On entering the tunnel, I see her – pallor a notable shade of ghostly
Tattered, her dress hangs in billowing folds of transparency; she beckons
No words pass between us, but her haunting gaze begs audience
So, I bear witness to her tale – a gruesome re-enactment of her death
Slow and agonizing, her femininity scalded and tortured till flesh festered
and infection drove her to madness – no solace offered, no medicine rendered
No more than a child, I now see – a tragic retelling of innocence turned victim
Do not look away, her spirit commands, the suffering continues, and I will haunt
Till justice recognizes the crime and restitution restores balance.
(Reena’s Xploration offered the opening line, and Eugi’s Weekly Prompt – notable– added to the narrative. This apparition appeared to me in that tunnel between waking and sleep, begging that I share her story. Image my own)
She’s in the kitchen cleaning, prepping sweetness, wishes
to nurture childlike longings – sugar laden gifts, honeyed chops
hooks her men with culinary preciseness – as legend prescribes
wants a strong, reliable type to stir her ovaries keep her dishing up love
Disappointment, like raw egg drips off china plates – shame of misadventures she cannot scrub away
only serves tea now – the smell of liquor mingled with cigarettes in lecherous calloused hands turns her stomach
avoids the coffee maker in the same way, despises the way the bitter brew makes her head spin – wits need to be in order
has settled now as hostess caters to near strangers whose attention, riveted by television screens, are
lulled by the rhythmic sounds of her sanitizing while stew simmers in pot, dreams of romance shelved.

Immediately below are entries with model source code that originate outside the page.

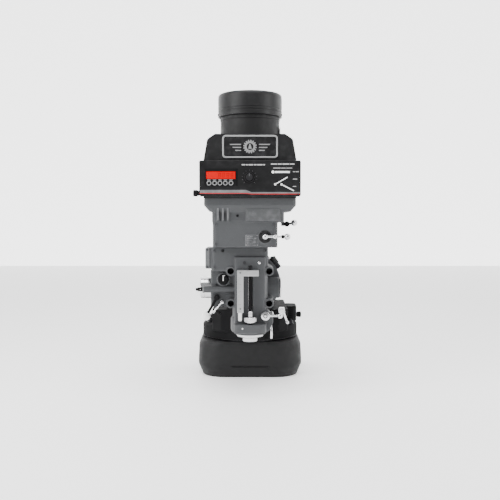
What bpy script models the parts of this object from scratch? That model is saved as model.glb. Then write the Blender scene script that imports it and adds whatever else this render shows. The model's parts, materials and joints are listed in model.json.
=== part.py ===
"""Turret milling machine head with its ram, turret and column top.

Metres, +Z up, front towards -Y.  The origin is on the turret axis, in the flat bottom face
of the column top.  The spindle axis is vertical, 0.4 m in front of the turret axis.
"""

import math

import bmesh
import bpy
from mathutils import Matrix, Vector

# Driving dimensions -------------------------------------------------------------------------
GAP = 0.0003                 # clearance between neighbouring pieces
SPINDLE_Y = -0.400           # spindle axis
PIVOT_Y = -0.178             # nod pivot, across the ram's fork
TILT_Z = 0.349               # height of the nod pivot and of the head's tilt axis
BACK_Y = -0.268              # head's mounting face, against the adapter
MOTOR_Y = -0.250             # motor axis
QUILL_RADIUS = 0.043
QUILL_LOW = 0.1873           # underside of the quill at rest
QUILL_HIGH = 0.440
SPINDLE_LOW = 0.171
NOSE_RADIUS = 0.0238
NOSE_HIGH = 0.264              # joint between the tapered nose and the splined shaft
COLUMN_HIGH = 0.127
TURRET_RADIUS = 0.176
TURRET_HIGH = 0.182
WAYS_HIGH = 0.242
RAM_HIGH = 0.420
RAM_HALF = 0.085
HOUSING_HIGH = 0.475         # joint between quill housing and gear housing
GEARBOX_HIGH = 0.627         # joint between gear housing and belt housing
BELT_TOP = 0.821             # top of the belt housing
BELT_FRONT = -0.510
BELT_BACK = -0.135
PANEL_FRONT = -0.530
PANEL_LOW = 0.631
PANEL_HIGH = 0.739
PANEL_HALF = 0.153
MOTOR_RADIUS = 0.1016
CAP_RADIUS = 0.1086
CAP_HIGH = 0.983
BELT_Z = 0.700               # middle of the drive belt
DRIVE_PULLEY_RADIUS = 0.0435
MOTOR_PULLEY_RADIUS = 0.026
PINION_Y = -0.3365           # quill pinion axis, behind the quill
PINION_Z = 0.338
PINION_RADIUS = 0.0198
FEED_FRONT = -0.425          # front face of the feed box
SCREW_X = 0.0012             # micrometer stop screw
SCREW_Y = -0.4865
BOLT_X = 0.0603              # head tilt bolts, measured from the tilt axis
BOLT_Z = 0.0507
PINION = (0.0, PINION_Y, PINION_Z)
TILT = (0.0, 0.0, TILT_Z)
BACK_GEAR = (0.0, -0.3300, 0.0)
FEED_DIAL = (-0.0844, FEED_FRONT, 0.372)
TRIP_PIVOT = (-0.1048, FEED_FRONT, 0.315)
ENGAGE_PIVOT = (-0.0880, FEED_FRONT, 0.3000)
FINE_FEED = (0.0, -0.430, 0.3405)
QUILL_LOCK = (0.0476, -0.468, 0.2626)
RANGE_PIVOT = (0.046, -0.495, 0.509)
BRAKE_PIVOT = (0.118, -0.392, 0.5472)
TILT_WORM = (0.084, -0.288, 0.4175)
WORM_AXIS = (0.58, 0.0, -0.8146)
FACING = (0, 1, 0)              # axis of everything that turns on the head's front
PAD_FRONT = -0.466              # machined pad that carries the depth scale
STOP_SLOT = (-0.0055, 0.0085)   # left and right edges of the slot in front of the quill
BOSS_RADIUS = 0.0148            # round bosses that the tilt bolts pass through
BOSS_FRONT = -0.459
BOLTS = [(x, TILT_Z + z) for x in (-BOLT_X, BOLT_X) for z in (-BOLT_Z, BOLT_Z)]
RACK_TOOTH = 0.01058            # pitch of the quill rack
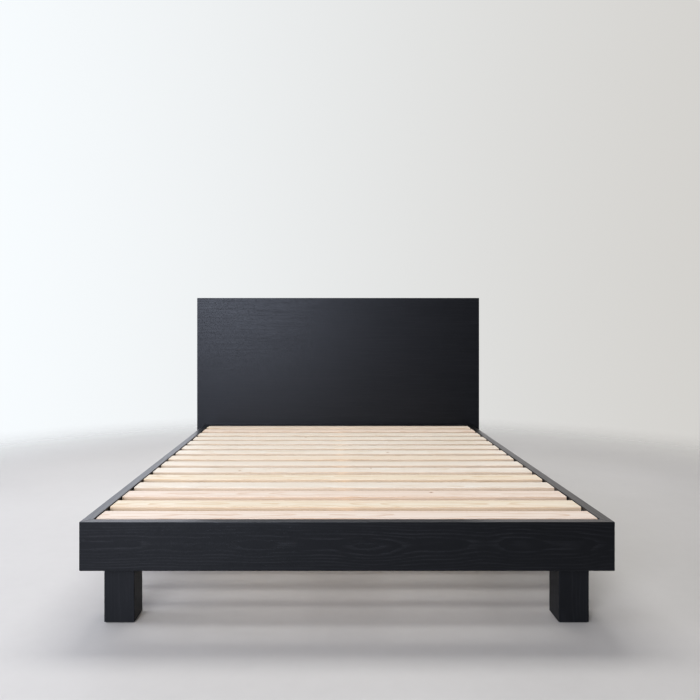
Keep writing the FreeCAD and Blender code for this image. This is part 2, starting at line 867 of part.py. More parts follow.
def leveller(end, along):
    """One stem and one base, standing on the floor under a post."""
    foot = f"dims.base_floor + {COLLAR_LIFT}"
    top = "dims.base_floor + dims.stem_length"
    stem = revolve(
        f"stem_{end}",
        [
            ("0", foot),
            ("dims.bolt_radius", foot),
            ("dims.bolt_radius", f"{top} - {THREAD_CHAMFER}"),
            (f"dims.bolt_radius - {THREAD_CHAMFER}", top),
            ("0", top),
        ],
    )
    collar = doc.addObject("PartDesign::Body", f"collar_{end}")
    pad(collar, "XY_Plane", hexagon("dims.collar_flats"), "dims.collar_thick")
    place(collar, "0", "0", f"dims.base_thick + {COLLAR_LIFT}")
    both = doc.addObject("Part::Fuse", f"leveller_stem_{end}")
    both.Base = stem
    both.Tool = collar
    place(both, "0", along, "0")
    node(both, f"leveller_stem_{end}")

    base = revolve(
        f"base_{end}",
        [
            ("0", "0"),
            (f"dims.base_radius - {BASE_CHAMFER}", "0"),
            ("dims.base_radius", f"{BASE_CHAMFER}"),
            ("dims.base_radius", f"{BASE_RIM}"),
            (f"dims.base_radius * {BASE_TOP_SHARE}", "dims.base_thick"),
            (stem_bore, "dims.base_thick"),
            (stem_bore, "dims.base_floor"),
            ("0", "dims.base_floor"),
        ],
    )
    place(base, "0", along, "0")
    node(base, f"leveller_base_{end}")


for end, along in POST_Y.items():
    leveller(end, along)

# Slats, and under them two webbing straps with a staple into each slat.


def staple_body(label, gap):
    """A staple with its crown outside the wood and two legs going in, against its own +Z."""
    body = doc.addObject("PartDesign::Body", label)
    outer = f"dims.staple_crown / 2 + {gap}"
    inner = f"dims.staple_crown / 2 - dims.staple_wire - {gap}"
    depth = f"-(dims.staple_leg + {gap})"
    corners = [
        (f"-({outer})", "dims.staple_wire"),
        (f"-({outer})", depth),
        (f"-({inner})", depth),
        (f"-({inner})", "0"),
        (f"{inner}", "0"),
        (f"{inner}", depth),
        (f"{outer}", depth),
        (f"{outer}", "dims.staple_wire"),
    ]
    feature = pad(body, "XZ_Plane", corners, f"dims.staple_wire + 2 * {gap}", "wire")
    feature.SideType = "Symmetric"
    doc.recompute()
    return body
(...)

(Originally titled “Hatched”, this poem first appeared here in July, 2017. I am submitting an edited version for Reena’s Xploration challenge: Stranger in a strange land. Image my own)
(Warning: this poem discusses the effects of sexual assault, and may be disturbing to some readers.)

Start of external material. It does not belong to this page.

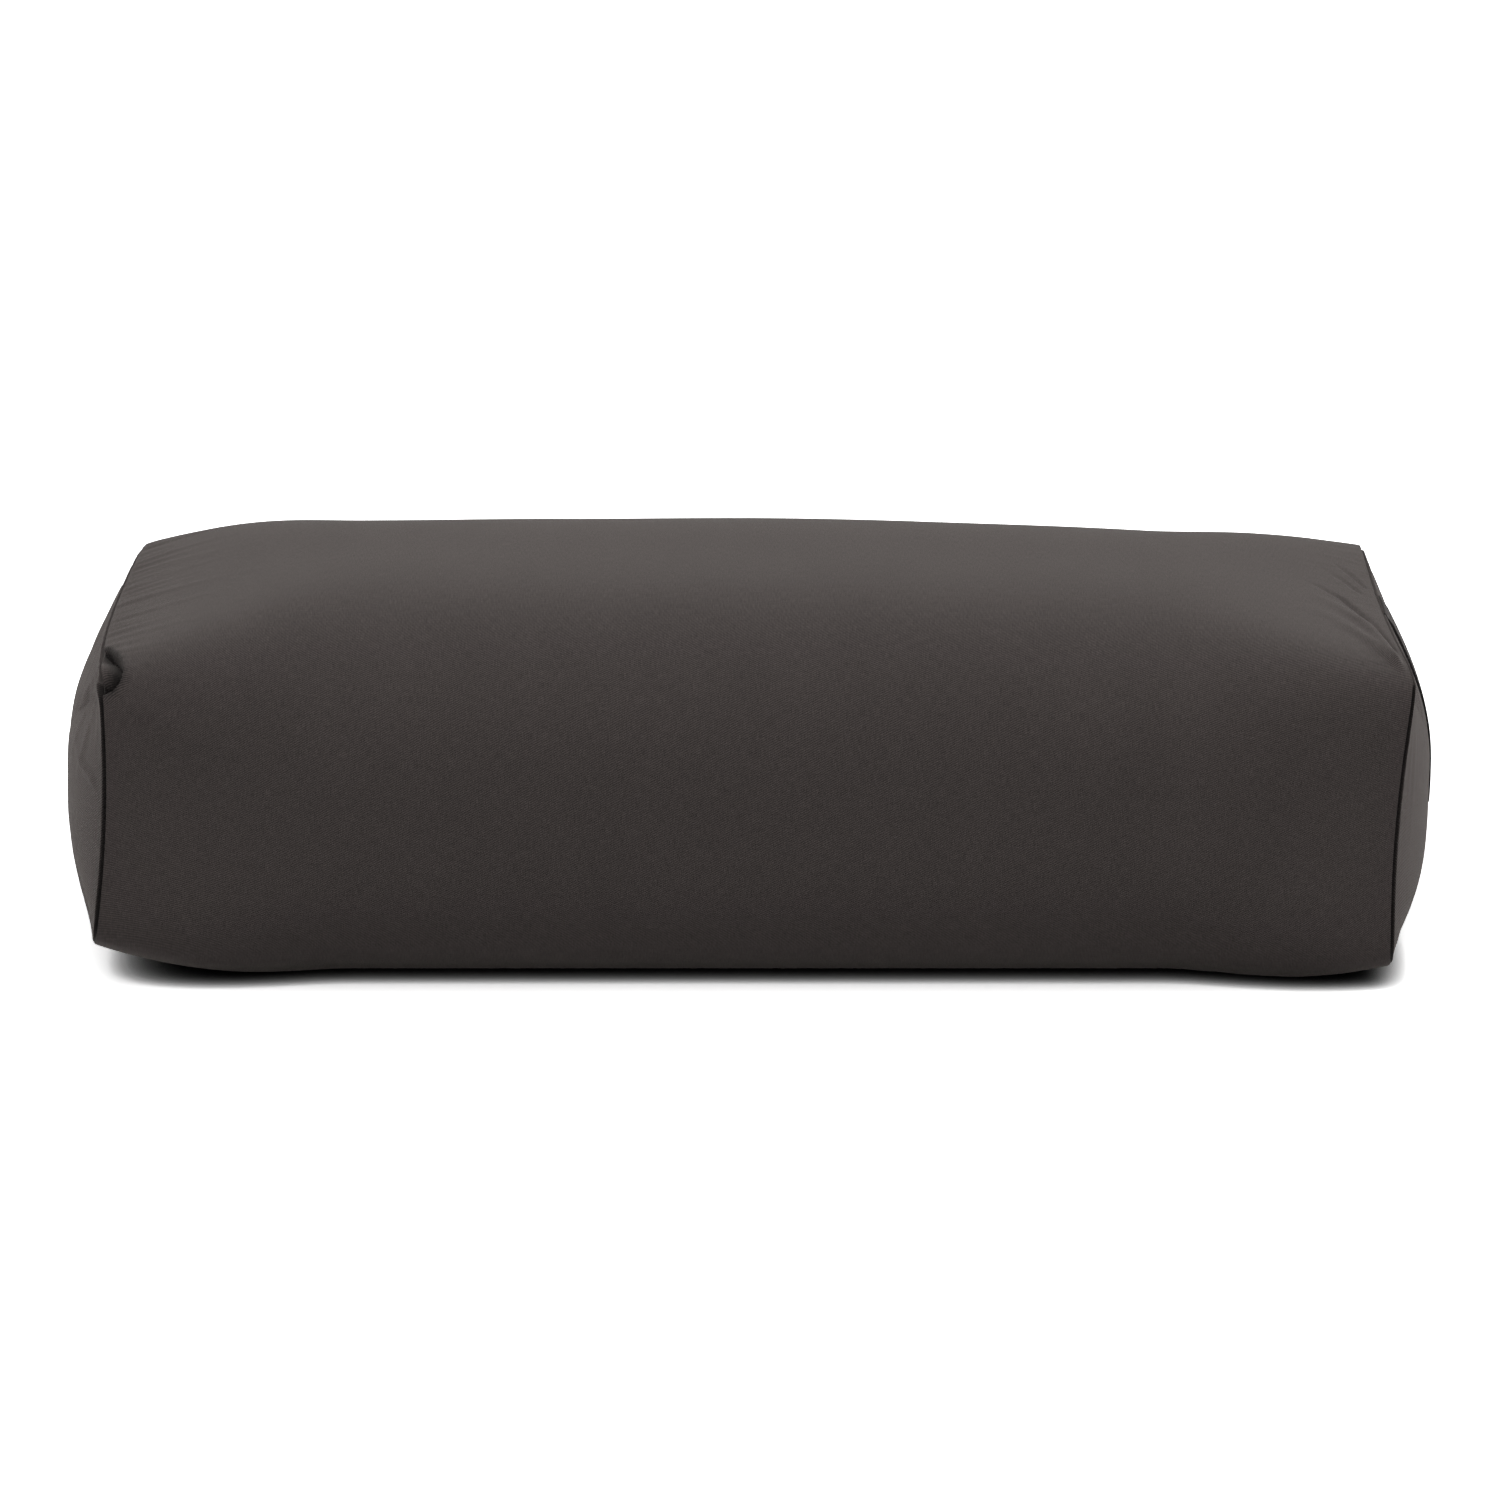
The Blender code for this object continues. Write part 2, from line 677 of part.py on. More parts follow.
cover_places = (opening_half, opening_half / 2)
wrap_panel("cover_wrap_panel", cover, cover_lining, cover_places, twill, True)
liner_places = (recess_half,)
wrap_panel("liner_wrap_panel", liner, liner_inside, liner_places, calico, False)
for side, word in ((-1, "left"), (1, "right")):
    end_panel(
        "cover_end_panel_" + word, side, cover, TWILL, GAP, COVER_ALLOWANCE, COVER_DOME_SHARES, twill
    )
    end_panel(
        "liner_end_panel_" + word,
        side,
        liner,
        LINER_CLOTH,
        GAP,
        LINER_ALLOWANCE,
        LINER_DOME_SHARES,
        calico,
    )
    end_rings = [wadding.pole(side)]
    end_rings += [wadding.dome_ring(side, share, -GAP) for share in WADDING_DOME_SHARES]
    end_rings.append(wadding.seam_ring(side, 0.0, -GAP))
    end_rings.append([Vector((side * (wadding.seam_x + GAP), 0.0, seam_middle))])
    skin("wadding_end_" + word, end_rings, fleece)

square = walk(wadding.seam_z)
wadding_places = along(wadding, liner_places)
hole_y, hole_z = foam_half_depth + GAP, foam_half_height + GAP
wadding_rings = [wadding.ring(x) for x in wadding_places]
wadding_rings += [box_ring(side * wadding.seam_x, hole_y, hole_z, square) for side in (1, -1)]
skin("wadding_wrap", wadding_rings, fleece)

corners = [(-1, -1), (1, -1), (1, 1), (-1, 1)]
block = prism(
    "foam_core",
    [(y * foam_half_depth, z * foam_half_height) for y, z in corners],
    lambda y, z, x: Vector((x, y, seam_middle + z)),
    -wadding.seam_x,
    wadding.seam_x,
    foam,
)
edges = block.modifiers.new("softened edges", "BEVEL")
edges.width = FOAM_EDGE_RADIUS
edges.segments = 2
smooth(block)

zip_half("zip_tape_upper", 1, tape_cloth)
zip_half("zip_tape_lower", -1, tape_cloth)
top_stop("zip_top_stop_upper", 1, zip_metal)
top_stop("zip_top_stop_lower", -1, zip_metal)
bottom_stop("zip_bottom_stop", zip_metal)
slider("zip_slider", zip_metal)
pull_tab("zip_pull_tab", zip_metal)

loop_points = loop_line(cover)
carry_loop("carry_loop", loop_points, webbing)

print("slider at", [round(v, 6) for v in at_zip(slider_x, 0.0, 0.0)])
print("pull axis", [round(v, 6) for v in at_zip(slider_x, pull_axis_height(), 0.0)])
print("slider travel", round(slider_x - SLIDER_LENGTH / 2 - bottom_stop_right - GAP, 6))
print("loop root", [round(v, 6) for v in loop_root(loop_points)])
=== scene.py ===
"""Looks of the rectangular yoga bolster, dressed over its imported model.

Metres, +Z up, in the frame of the CAD: +X along the bolster to the end with the carrying loop,
the zip on the back at +Y, the floor at zero. Cloth is modelled as grids of points, with the
flat cloth's own coordinates as the UV map of its weave.
"""
import math

import bmesh
import bpy
import numpy as np
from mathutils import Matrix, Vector
from mathutils.bvhtree import BVHTree


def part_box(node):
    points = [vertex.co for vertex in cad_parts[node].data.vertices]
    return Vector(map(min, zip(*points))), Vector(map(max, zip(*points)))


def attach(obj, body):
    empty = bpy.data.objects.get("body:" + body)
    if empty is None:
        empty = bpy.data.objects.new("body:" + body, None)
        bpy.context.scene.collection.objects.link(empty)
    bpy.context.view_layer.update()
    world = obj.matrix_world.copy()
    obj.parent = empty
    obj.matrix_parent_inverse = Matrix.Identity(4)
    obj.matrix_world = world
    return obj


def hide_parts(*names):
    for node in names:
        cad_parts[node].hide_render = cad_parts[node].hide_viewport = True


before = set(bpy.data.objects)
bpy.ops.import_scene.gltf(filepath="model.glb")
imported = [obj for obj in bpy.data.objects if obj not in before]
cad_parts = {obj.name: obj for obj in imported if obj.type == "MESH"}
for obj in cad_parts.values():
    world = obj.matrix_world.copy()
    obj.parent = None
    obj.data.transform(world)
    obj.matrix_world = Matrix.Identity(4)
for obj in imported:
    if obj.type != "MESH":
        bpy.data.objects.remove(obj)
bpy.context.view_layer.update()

# The stuffed cover. A heavy cotton twill in charcoal is sewn into a long tube with a panel in
# each end and pulled over a firm filling. The filling has settled a little: the crown falls
# towards the right, and the right end sits lower than the left one.
GIRTH_FULLNESS = 0.001
SEAM_INSET = 0.0065
CROWN_SETTLED = 0.001
wrap_high = Vector(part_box("cover_wrap_panel")[1])
HALF_LENGTH = wrap_high.x
GIRTH_HALF_DEPTH = wrap_high.y + GIRTH_FULLNESS
SEAM_HALF_DEPTH = wrap_high.y - SEAM_INSET
CROWN_HEIGHT = wrap_high.z - CROWN_SETTLED
CROWN_CAMBER = 0.0036
CROWN_FALL = 0.0103
CROWN_FALL_POWER = 1.5
LEVEL = 0.0835
HALF_LEVEL = 0.0635
FLOOR_PRESS = 0.013
SEAM_SQUARENESS = 9.0
GIRTH_SQUARENESS = 3.0
RISE_POWER = 1.8
SEAM_SINK = 0.0024
SEAM_TURN = 0.0013
SEAM_PINCH = 0.0008
SEAM_SHADE = 0.7
SEAM_SHADE_WIDTH = 0.0010
SEAM_FLAT_WIDTH = 0.0010
SINK_SHARE_LYING = 0.25
LYING_SHARE = 0.25
BOW_LEAN = 0.4
TINY = 1e-12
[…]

Back and forth I travel, searching for her – retrace every bend, curve, detour – back to the water, the sand, the beach where I lost her…haunted
by velvet brown eyes – bedroom eyes, they told her, men with greedy loins, calculating – I lost her to the lure of alcohol, to the pounding beat of drums in those smoky corners so far removed from the purity of our dreams…
It’s been an arduous journey, some days so lost in the daze of forgetting; I cycle back, memories of manhood exposed egos craving stroking, learning what men wanted, learning to numb
disappointment with fast-talk and all-nighters, suppressing tears discovering that words hold no promise and water is deep, and going within is a dark, foreboding place, and worth…
is shrouded by the discovery that the father she adored was not as we’d thought, and that this primal urge for mating was a trap…. designed to eradicate beauty, not enhance it…
I need to find her, hold her afloat in sacred waters, help her feel the healing light of a thousand women’s hearts all bleeding as one,
all tainted by the same convoluted messages – that lust is sinful and copulation a man’s domain, and that in order to be espoused, she must forgo her nature – tame the wild settle…
but as much as I travel these lonely roads, I cannot find her, the traces of her innocence washed away by the tides…lines now on this aged face
If you see her, please hold her close… hold her until the beauty of her being is solid knowing and the shame vanquished Hold her till she understands the light she was born to be.
( Wayward Daughter first appeared here in February, 2017, and was published in the anthology: We Will Not Be Silenced: The Lived Experience of Sexual Harassment and Sexual Assault…, by Indie Blu Publishing, 2018. This version is edited. I am submitting it for my weekly challenge: roads. Art my own.)